EXTRACTED MATERIAL →
• • •

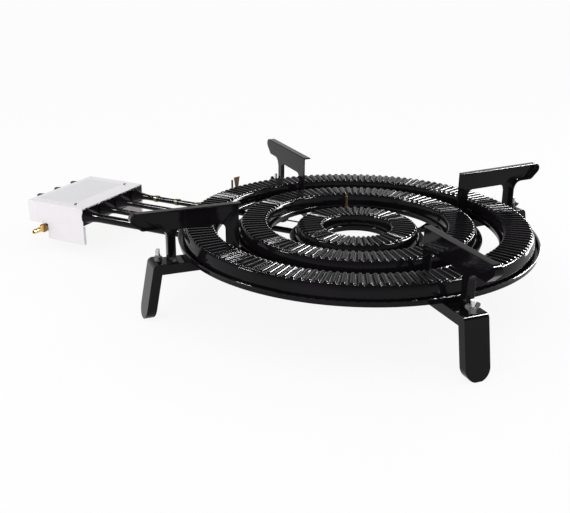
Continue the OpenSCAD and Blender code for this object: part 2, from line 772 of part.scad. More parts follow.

• • •

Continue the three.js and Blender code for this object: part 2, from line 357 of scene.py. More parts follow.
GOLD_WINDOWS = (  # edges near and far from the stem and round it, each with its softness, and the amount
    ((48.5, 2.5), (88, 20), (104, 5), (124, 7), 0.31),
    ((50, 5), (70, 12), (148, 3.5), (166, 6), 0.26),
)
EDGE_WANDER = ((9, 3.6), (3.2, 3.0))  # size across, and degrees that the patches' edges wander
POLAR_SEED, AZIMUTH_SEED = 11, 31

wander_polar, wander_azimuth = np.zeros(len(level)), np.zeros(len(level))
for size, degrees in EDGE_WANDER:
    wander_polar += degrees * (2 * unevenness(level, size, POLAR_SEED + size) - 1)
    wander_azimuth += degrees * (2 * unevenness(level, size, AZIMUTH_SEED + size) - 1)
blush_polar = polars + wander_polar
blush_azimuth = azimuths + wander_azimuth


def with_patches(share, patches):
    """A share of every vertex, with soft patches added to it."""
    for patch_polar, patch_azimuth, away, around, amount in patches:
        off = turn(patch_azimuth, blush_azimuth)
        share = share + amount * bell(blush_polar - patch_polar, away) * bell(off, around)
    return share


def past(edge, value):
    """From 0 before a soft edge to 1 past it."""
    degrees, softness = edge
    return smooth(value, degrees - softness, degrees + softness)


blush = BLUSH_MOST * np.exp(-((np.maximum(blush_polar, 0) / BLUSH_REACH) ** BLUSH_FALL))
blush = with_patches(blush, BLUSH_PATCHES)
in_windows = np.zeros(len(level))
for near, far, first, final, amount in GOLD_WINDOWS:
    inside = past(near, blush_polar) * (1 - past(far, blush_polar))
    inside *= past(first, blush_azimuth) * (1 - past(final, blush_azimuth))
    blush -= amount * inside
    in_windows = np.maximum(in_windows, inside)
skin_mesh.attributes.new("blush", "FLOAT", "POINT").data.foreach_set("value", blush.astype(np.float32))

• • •

CHALLENGE →
Output the section opening with the line that has "Continue the three.js" and closing with the line that has "return share". Keep both end lines and leave out the rest.

SOLUTION TO THE PROBLEM →
Continue the three.js and Blender code for this object: part 2, from line 357 of scene.py. More parts follow.
GOLD_WINDOWS = (  # edges near and far from the stem and round it, each with its softness, and the amount
    ((48.5, 2.5), (88, 20), (104, 5), (124, 7), 0.31),
    ((50, 5), (70, 12), (148, 3.5), (166, 6), 0.26),
)
EDGE_WANDER = ((9, 3.6), (3.2, 3.0))  # size across, and degrees that the patches' edges wander
POLAR_SEED, AZIMUTH_SEED = 11, 31

wander_polar, wander_azimuth = np.zeros(len(level)), np.zeros(len(level))
for size, degrees in EDGE_WANDER:
    wander_polar += degrees * (2 * unevenness(level, size, POLAR_SEED + size) - 1)
    wander_azimuth += degrees * (2 * unevenness(level, size, AZIMUTH_SEED + size) - 1)
blush_polar = polars + wander_polar
blush_azimuth = azimuths + wander_azimuth


def with_patches(share, patches):
    """A share of every vertex, with soft patches added to it."""
    for patch_polar, patch_azimuth, away, around, amount in patches:
        off = turn(patch_azimuth, blush_azimuth)
        share = share + amount * bell(blush_polar - patch_polar, away) * bell(off, around)
    return share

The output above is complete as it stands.